Every customer relationship in your portfolio has a value, and some portion of that value is under stress right now. The question is whether you are measuring that stress in financial terms or discovering it in hindsight when the churn report comes out.

Revenue at Risk is the metric that closes that gap. The signals to calculate it are already in your systems. What is missing, in most organizations, is the framework to connect them and the discipline to manage the number that results.

The organizations that build that discipline first will not just reduce churn. They will know where it is coming from before it happens, what it is worth, and exactly what to do about it.

This article is the fifth in our Foundations of CX Governance series. In Blog 6: The Churn Equation, we go deeper into the early detection signals that separate customers who are about to leave from customers who are just having a bad week.

What Leaders Usually Ask

How is Revenue at Risk different from a churn prediction model?

Churn models tell you the probability a customer leaves. Revenue at Risk tells you what it costs if they do, weighted by their individual CLTV and the specific friction driving the risk. A customer with a 40% churn probability and $800 in annual value is a different problem to a customer with a 20% churn probability and $34,000 in annual value. Revenue at Risk captures that distinction. Churn probability alone does not.

Do we need perfect CLTV data to calculate this?

Clean per-customer CLTV data is the goal, not the entry point. Revenue at Risk can be calculated using direct feeds from finance systems where they exist, computed approximations from available revenue data, or segment-level averages as a starting point. Imperfect data, properly structured, still produces insight that is categorically more useful than managing customers on satisfaction scores alone. Precision improves over time. The discipline of measuring starts now.

What is the right way to present Revenue at Risk to a board?

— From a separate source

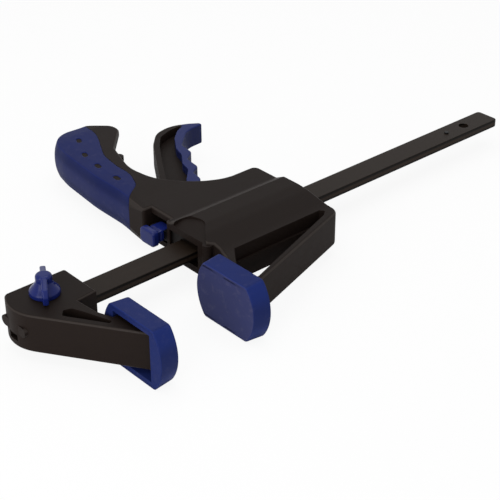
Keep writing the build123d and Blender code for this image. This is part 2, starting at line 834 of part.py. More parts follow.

The same way a CFO presents financial exposure: as a portfolio number with a breakdown by segment, issue type, and trend direction. How much is at risk this quarter versus last? Which issue types are driving the largest exposure? What initiatives are in flight to address it, and what is the expected financial impact? That framing turns Revenue at Risk from a CX metric into a strategic business indicator. That is exactly where it belongs.